Belirli etnik gruplara değil, bu ülkede yaşayan bu ülkede yerleşmiş herkese hizmet etmek için çalışıyoruz. Hayata bakışımın temelini oluşturan özgürlük ve eşitlik ilkesi gereği de benim gayem ferdin özgürlüğü ve kanunlar önünde hangi etnik gruba ait olursa olsun hangi din mensubu ya da ana dil olarak hangi dili konuşuyor olursa olsun eşit şartlarda herkese bu ülkenin bir ferdi olarak yardım götürmek, onların dertlerine çare olmaya çalışmaktır.
– İngiltere Türk toplumunun siyasi partilere ve aktif siyasete yaklaşımını nasıl buluyorsunuz?

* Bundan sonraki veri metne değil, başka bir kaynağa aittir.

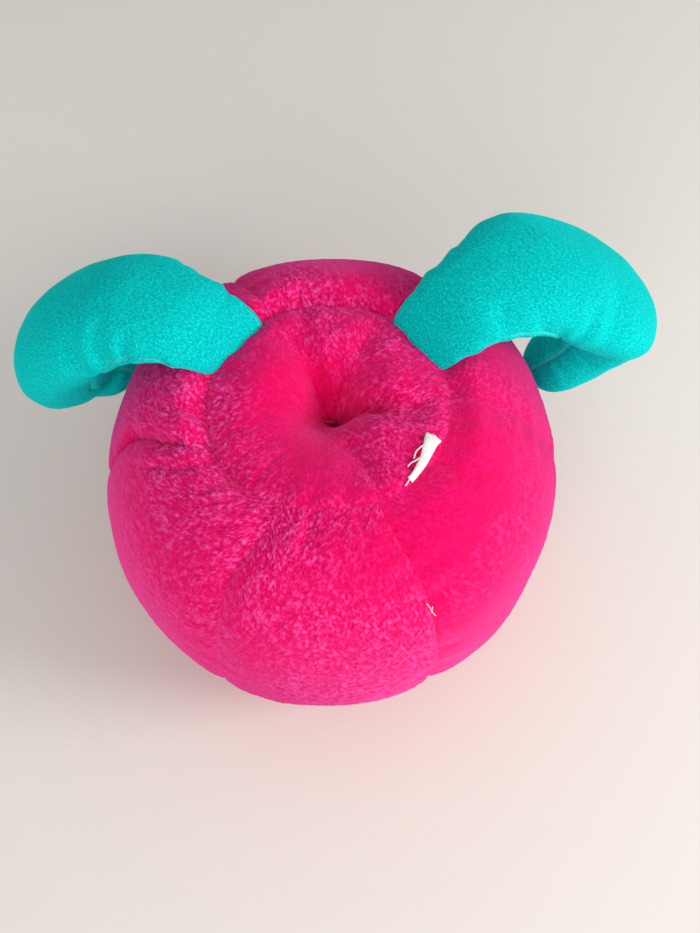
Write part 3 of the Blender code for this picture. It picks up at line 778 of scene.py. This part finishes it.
class Leaf:
    """A leaf's curved centre line, with the points of its outside."""

    def __init__(self, side):
        rows = np.array(LEAVES[side], float)
        padded = np.vstack([2 * rows[0] - rows[1], rows, 2 * rows[-1] - rows[-2]])[:, None, :]
        self.rows = upsample(padded, 24, 0, False)[24:-24, 0]
        steps = np.linalg.norm(np.diff(self.rows[:, :3], axis=0), axis=1)
        self.along = np.concatenate([[0.0], np.cumsum(steps)])
        self.length = self.along[-1]
        self.side = side
        self.root = self.along[24]

    def sample(self, along):
        return np.stack([np.interp(along, self.along, column) for column in self.rows.T], -1)

    def turned(self, along, angle):
        """The place on the oval of an angle round the panels: only the front seam turns under."""
        most, start, end = SEAM_TURN[self.side]
        turn = most * ramp(along - self.root, start, end)
        if self.side == "left":
            return angle - turn * np.cos(np.radians(angle) / 2) ** 2
        return angle + turn * np.sin(np.radians(angle) / 2) ** 2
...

– Türk göçmenlerin, yeteri kadar Britanya’da siyasetle yakından ilgilenmedikleri kanaatine sahibim. Bunun nedenlerinin araştırılması gerektiğini düşünüyorum. Bununla birlikte bizlerin siyaset ile ilgilenmesi, gençlerimizi daha aktif bir şekilde siyasete çekeceği ümidindeyim.